A protein known to play a role in blood clotting and other cell functions is also critical for proper sperm formation in mice, according to researchers from the University of North Carolina at Chapel Hill School of Medicine.
Male mice missing both copies of the gene that produces the protein, called CIB1, have testes about half the normal size, have smaller numbers of the cells that give rise to sperm and produce no mature sperm at all, the researchers found. Female mice missing CIB1 were fertile, as were males missing only one copy of the CIB1 gene. Mice, like humans, have two copies of every gene, one from each parent.
The serendipitous discovery occurred when lead study author Dr. Weiping Yuan, intending to study CIB1’s role in blood clotting, bred mice missing the CIB1 gene. All male mice bred without both copies of the gene were infertile, said Yuan, UNC research assistant professor of pharmacology.
CIB1 joins a growing list of fertility genes discovered during the course of mice studies of diseases such as cancer, diabetes and heart disease. In 2000, UNC researchers found several genes essential for male mouse fertility while studying how cells transport chloride, sodium and potassium, Yuan notes.
The results appear online in advance of print publication in the journal Molecular and Cell Biology. The study was funded by the National Institutes of Child Health and Human Development, part of the National Institutes of Health.
Earlier work by Yuan and his colleagues showed CIB1 helps control blood clotting in humans by keeping blood platelets from sticking together, acting as a natural anti-coagulant to prevent uncontrolled clotting of blood platelets that might lead to heart attacks and strokes.
From initial observations, the CIB1 defect in mice appears to disrupt sperm formation in its final stage, said Dr. Deborah O’Brien, study co-author and an associate professor of cell and developmental biology. “To make a sperm, you have to go from a fairly typical cell to one that has a very distinctive shape and half the number of chromosomes,” O’Brien said. “The male mice missing CIB1 appear to have a problem very late in this process, when the cell differentiates into a sperm cell.”
“If the protein has the same expression pattern and role in humans, then I would expect that a defect in this protein should have the same effect in humans.”
Further study would be needed to determine if the finding has implications for human infertility, O’Brien said. “If the protein has the same expression pattern and role in humans, then I would expect that a defect in this protein should have the same effect in humans. Some infertility could be due to a mutation in CIB1, but that’s far down the road.”
The discovery suggests that CIB1 is a major regulatory protein, active in cell function throughout the body, said Dr.

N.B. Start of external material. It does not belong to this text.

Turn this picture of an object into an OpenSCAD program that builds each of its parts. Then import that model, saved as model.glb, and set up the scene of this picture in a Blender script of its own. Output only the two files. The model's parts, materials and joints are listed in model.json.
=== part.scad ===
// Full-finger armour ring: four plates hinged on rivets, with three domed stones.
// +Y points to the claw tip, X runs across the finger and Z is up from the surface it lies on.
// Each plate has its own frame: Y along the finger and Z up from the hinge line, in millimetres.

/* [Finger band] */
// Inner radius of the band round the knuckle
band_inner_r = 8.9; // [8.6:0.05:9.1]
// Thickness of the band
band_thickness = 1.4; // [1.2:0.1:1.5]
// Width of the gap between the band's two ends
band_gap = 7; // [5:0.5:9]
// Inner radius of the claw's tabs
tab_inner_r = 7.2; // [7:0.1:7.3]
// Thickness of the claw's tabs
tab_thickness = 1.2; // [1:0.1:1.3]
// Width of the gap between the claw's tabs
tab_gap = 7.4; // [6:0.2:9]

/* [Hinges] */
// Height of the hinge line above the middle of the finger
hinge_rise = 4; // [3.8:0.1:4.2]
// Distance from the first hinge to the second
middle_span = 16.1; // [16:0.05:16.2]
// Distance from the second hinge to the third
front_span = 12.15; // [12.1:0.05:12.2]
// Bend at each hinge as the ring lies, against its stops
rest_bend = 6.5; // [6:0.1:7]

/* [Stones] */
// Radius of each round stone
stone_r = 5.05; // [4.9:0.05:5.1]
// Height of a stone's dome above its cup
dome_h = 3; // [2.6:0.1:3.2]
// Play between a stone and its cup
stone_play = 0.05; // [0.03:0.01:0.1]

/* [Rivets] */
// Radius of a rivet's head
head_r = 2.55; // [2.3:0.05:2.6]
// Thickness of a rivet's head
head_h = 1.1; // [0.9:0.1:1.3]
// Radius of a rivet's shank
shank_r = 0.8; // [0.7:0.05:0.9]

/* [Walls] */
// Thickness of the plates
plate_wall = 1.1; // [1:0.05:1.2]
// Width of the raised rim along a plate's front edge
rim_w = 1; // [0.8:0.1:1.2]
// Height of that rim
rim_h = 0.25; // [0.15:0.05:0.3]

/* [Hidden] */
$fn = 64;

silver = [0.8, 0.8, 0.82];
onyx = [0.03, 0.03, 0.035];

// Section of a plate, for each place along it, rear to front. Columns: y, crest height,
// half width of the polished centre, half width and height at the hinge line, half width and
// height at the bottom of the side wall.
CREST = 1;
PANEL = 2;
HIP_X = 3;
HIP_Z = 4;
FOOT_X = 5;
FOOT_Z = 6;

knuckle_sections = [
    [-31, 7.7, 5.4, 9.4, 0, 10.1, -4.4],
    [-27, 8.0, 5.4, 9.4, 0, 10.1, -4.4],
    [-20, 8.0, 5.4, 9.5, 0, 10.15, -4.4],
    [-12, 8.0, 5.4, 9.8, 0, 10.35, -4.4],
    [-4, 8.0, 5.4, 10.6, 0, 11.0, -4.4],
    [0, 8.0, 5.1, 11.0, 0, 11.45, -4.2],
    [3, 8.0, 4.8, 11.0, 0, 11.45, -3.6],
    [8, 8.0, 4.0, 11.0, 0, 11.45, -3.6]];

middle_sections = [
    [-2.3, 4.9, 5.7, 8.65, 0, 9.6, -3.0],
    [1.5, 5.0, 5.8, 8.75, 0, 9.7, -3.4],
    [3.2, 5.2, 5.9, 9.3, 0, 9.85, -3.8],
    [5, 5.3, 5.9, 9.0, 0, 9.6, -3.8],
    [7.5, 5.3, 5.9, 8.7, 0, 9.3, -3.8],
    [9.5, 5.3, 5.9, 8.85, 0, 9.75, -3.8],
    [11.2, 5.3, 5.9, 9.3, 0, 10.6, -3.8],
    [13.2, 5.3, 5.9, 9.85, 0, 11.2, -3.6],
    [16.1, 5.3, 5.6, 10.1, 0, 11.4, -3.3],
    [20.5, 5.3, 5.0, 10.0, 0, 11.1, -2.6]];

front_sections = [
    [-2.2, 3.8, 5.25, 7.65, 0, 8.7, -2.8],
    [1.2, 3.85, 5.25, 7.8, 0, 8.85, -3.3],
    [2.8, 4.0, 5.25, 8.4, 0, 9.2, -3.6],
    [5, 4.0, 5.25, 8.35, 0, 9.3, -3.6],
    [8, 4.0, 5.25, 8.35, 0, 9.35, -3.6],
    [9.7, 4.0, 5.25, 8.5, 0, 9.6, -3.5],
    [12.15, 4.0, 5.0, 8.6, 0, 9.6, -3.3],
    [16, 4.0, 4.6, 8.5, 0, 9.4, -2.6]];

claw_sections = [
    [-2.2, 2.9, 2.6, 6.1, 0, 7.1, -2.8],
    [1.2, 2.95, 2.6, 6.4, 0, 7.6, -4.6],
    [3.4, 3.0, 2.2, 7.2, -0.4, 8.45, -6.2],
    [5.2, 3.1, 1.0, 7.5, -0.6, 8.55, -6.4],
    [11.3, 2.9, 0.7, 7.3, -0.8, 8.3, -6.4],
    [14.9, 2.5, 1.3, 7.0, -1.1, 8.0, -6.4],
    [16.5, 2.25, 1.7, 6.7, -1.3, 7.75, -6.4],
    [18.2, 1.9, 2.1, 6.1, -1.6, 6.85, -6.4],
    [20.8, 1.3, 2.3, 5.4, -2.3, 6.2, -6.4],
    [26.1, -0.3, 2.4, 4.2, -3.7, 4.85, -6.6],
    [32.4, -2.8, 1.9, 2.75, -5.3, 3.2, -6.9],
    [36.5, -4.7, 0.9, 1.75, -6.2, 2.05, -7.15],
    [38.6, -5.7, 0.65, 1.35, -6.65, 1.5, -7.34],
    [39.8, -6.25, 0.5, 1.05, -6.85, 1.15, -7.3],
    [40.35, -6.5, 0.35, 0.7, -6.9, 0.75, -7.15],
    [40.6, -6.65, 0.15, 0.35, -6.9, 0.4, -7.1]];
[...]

Leslie Parise, senior author, professor of biochemistry and biophysics and pharmacology and chair of the department of biochemistry and biophysics. “This protein is known to regulate cell migration in other cells. Whether that ability is linked to this problem with spermatogenesis, we don’t know,” said Parise, who discovered CIB1 in 1997. “It will take further research to determine exactly how CIB1 regulates sperm formation.”
Study co-authors include assistant professor Dr. Tina Leisner; research technicians Andrew McFadden and Shantres Clark, all of the department of pharmacology; Dr. Maedo Nobuyo, professor of pathology and laboratory medicine; and Sylvia Hiller, research laboratory specialist in pathology and laboratory medicine.